- **Exercise requirements**:
Produce word for word the lines of the data below running from the one that has "obj.parent = None" to the one that has "and through it", inclusive, and no others.

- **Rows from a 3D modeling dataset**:
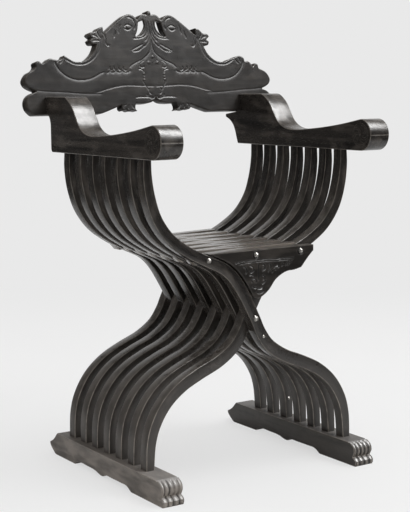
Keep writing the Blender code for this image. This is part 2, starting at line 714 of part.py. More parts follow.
def main():
    for obj in list(bpy.data.objects):
        bpy.data.objects.remove(obj)
    right_frame = add_axis("right_frame", (0, 0, 0))
    left_frame = add_axis("left_frame", (0, STACK_FRONT, PIVOT_HEIGHT), right_frame)
    right_seat = add_axis("right_seat", (RIGHT_ROD[0], STACK_FRONT, RIGHT_ROD[1]), right_frame)
    left_seat = add_axis("left_seat", (LEFT_ROD[0], STACK_FRONT, LEFT_ROD[1]), left_frame)
    crest = add_axis("crest", (0, CREST_FOOT_Y, CREST_BOTTOM), right_frame)
    add_staves(left_frame, right_frame)
    add_arm("left_arm", -1, left_frame)
    right_arm = add_arm("right_arm", 1, right_frame)
    add_runner("left_runner", -1, right_frame)
    add_runner("right_runner", 1, left_frame)
    add_rods(left_frame, right_frame)
    add_nails(left_frame)
    add_slats(left_seat, right_seat)
    add_centre_pins(right_seat)
    add_apron(right_seat)
    add_crest(crest, right_arm)
    print("seat height", round(SEAT_TOP, 4), "left rod", LEFT_ROD, "right rod", RIGHT_ROD)


main()
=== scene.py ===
"""Dresses the folding armchair: interlaced waxed walnut staves, scroll arms, runner feet with
carved paws, a slatted seat, a carved apron, a pierced and carved crest board, and dull iron rods.

Metres, +Z up, and the chair faces -Y. Left and right are those of someone who looks at its front.
"""

import logging
import math
from collections.abc import Callable, Sequence
from dataclasses import dataclass, replace
from enum import Enum

import bmesh
import bpy
import numpy as np
from bmesh.types import BMesh, BMVert
from mathutils import Matrix, Vector


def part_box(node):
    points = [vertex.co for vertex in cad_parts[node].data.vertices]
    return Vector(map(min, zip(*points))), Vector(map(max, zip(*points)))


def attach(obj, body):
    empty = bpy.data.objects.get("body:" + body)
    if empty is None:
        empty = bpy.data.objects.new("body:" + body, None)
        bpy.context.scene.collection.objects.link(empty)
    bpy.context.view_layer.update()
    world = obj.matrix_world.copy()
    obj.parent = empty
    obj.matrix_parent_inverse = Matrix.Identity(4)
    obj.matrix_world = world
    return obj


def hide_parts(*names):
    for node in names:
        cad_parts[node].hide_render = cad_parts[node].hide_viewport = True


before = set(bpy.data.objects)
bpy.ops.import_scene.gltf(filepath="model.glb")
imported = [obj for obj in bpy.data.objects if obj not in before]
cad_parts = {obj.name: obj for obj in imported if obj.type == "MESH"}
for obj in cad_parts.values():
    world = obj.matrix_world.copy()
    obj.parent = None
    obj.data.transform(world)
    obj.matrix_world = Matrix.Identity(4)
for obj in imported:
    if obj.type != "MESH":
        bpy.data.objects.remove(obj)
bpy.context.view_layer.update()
LOG = logging.getLogger("armchair")

Point = tuple[float, float]
Triple = tuple[float, float, float]
Colour = Triple
Station = Triple  # a place on a stave's centre line, in x and z, and the stave's width there
Socket = bpy.types.NodeSocket

WEAR_AND_HIGHLIGHT = "wear_and_highlight"  # attribute: 1 on an arris that hands and cloths have rubbed, paled as wear and as a painted highlight
HOLLOW_SHADE = "hollow_shade"  # attribute: 1 at the bottom of a carved line, which is darkened as painted shade and old wax
GRAIN = "grain"  # attribute: metres along the grain, across it and through it

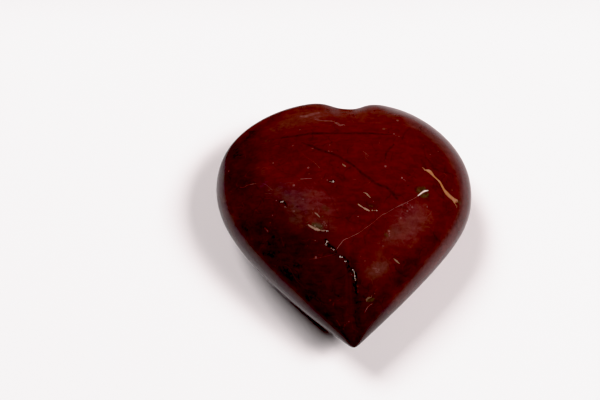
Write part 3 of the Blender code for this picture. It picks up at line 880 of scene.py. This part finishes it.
def beside_path(near, points, normals, widths):
    """Where places lie by a laid path, in half widths: how far from it, to its side, and beyond its end."""
    best = np.full(len(near), np.inf)
    across = np.zeros(len(near))
    beyond = np.zeros(len(near))
    for i in range(len(points) - 1):
        step = points[i + 1] - points[i]
        length = np.linalg.norm(step)
        along = step / length if length > 0 else np.cross([0.0, 1.0, 0.0], normals[i])
        along = along / np.linalg.norm(along)
        side = np.cross(normals[i], along)
        run = (near - points[i]) @ along
        held = np.clip(run, 0.0, length)
        offset = near - points[i] - held[:, None] * along
        distance = np.linalg.norm(offset, axis=1)
        width = widths[i] + (widths[i + 1] - widths[i]) * (held / length if length > 0 else 0.0)
        aside = offset @ side
        first, last = i == 0, i == len(points) - 2
        ends = ((run < 0) & first) | ((run > length) & last)
        better = distance / width < best
        best = np.where(better, distance / width, best)
        across = np.where(better, np.where(ends, aside, np.copysign(distance, aside)) / width, across)
        beyond = np.where(better, np.where(ends, run - held, 0.0) / width, beyond)
    return best, across, beyond


def mark_coordinates(places, surface, marks):
    """Coordinates of points of the stone round the marks, in half widths: beyond an end, and to the side. The
    third number is the mark's strength. Points far from every mark get FAR for both."""
    stored = np.tile([FAR, FAR, 0.0], (len(places), 1))
    nearest = np.full(len(places), FAR)
    for mark in marks:
        points, normals, widths = laid_path(surface, mark)
        if len(points) == 1:
            points = np.vstack([points, points])
            normals = np.vstack([normals, normals])
            widths = np.append(widths, widths)
        reach = max(MARK_REACH * widths.max(), LEAST_REACH)
        boxed = (places > points.min(0) - reach) & (places < points.max(0) + reach)
        close = np.all(boxed, axis=1).nonzero()[0]
        best, across, beyond = beside_path(places[close], points, normals, widths)
        taken = (best < nearest[close]) & (best < reach / widths.min())
        taken &= np.minimum(np.hypot(across, beyond), best) * widths.max() < reach * CORNER_REACH
        chosen = close[taken]
        nearest[chosen] = best[taken]
        stored[chosen] = np.stack(
            [np.clip(beyond[taken], -FAR, FAR), np.clip(across[taken], -FAR, FAR),
             np.full(taken.sum(), mark.strength)], axis=1)
    return stored


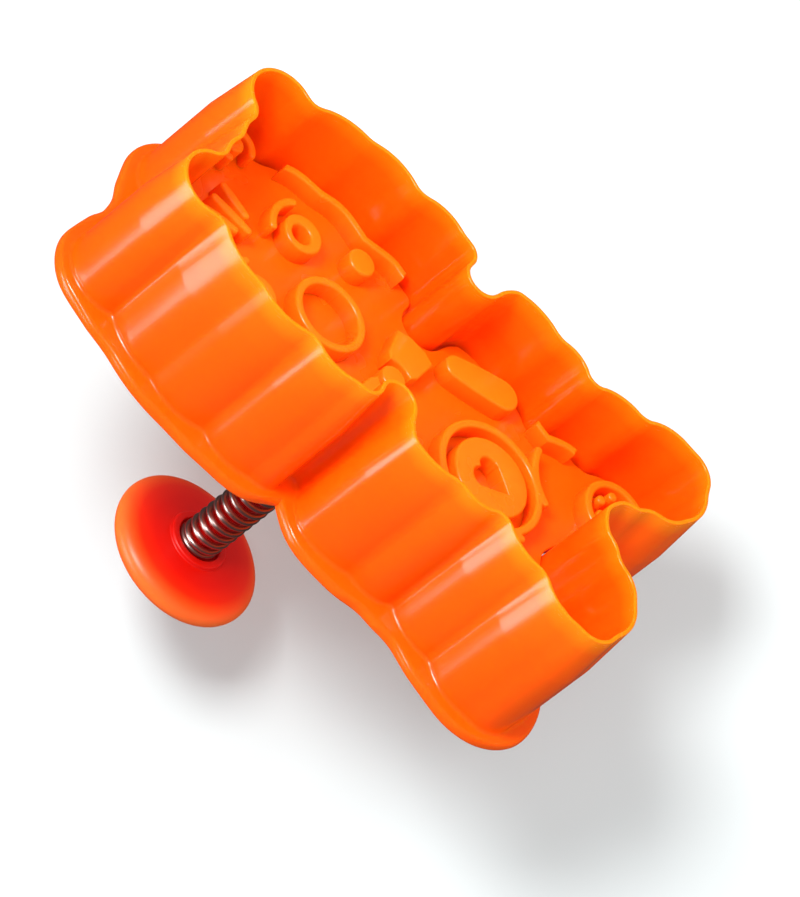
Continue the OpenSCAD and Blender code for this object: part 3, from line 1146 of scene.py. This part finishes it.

- **Full answer**:
    obj.parent = None
    obj.data.transform(world)
    obj.matrix_world = Matrix.Identity(4)
for obj in imported:
    if obj.type != "MESH":
        bpy.data.objects.remove(obj)
bpy.context.view_layer.update()
LOG = logging.getLogger("armchair")

Point = tuple[float, float]
Triple = tuple[float, float, float]
Colour = Triple
Station = Triple  # a place on a stave's centre line, in x and z, and the stave's width there
Socket = bpy.types.NodeSocket

WEAR_AND_HIGHLIGHT = "wear_and_highlight"  # attribute: 1 on an arris that hands and cloths have rubbed, paled as wear and as a painted highlight
HOLLOW_SHADE = "hollow_shade"  # attribute: 1 at the bottom of a carved line, which is darkened as painted shade and old wax
GRAIN = "grain"  # attribute: metres along the grain, across it and through it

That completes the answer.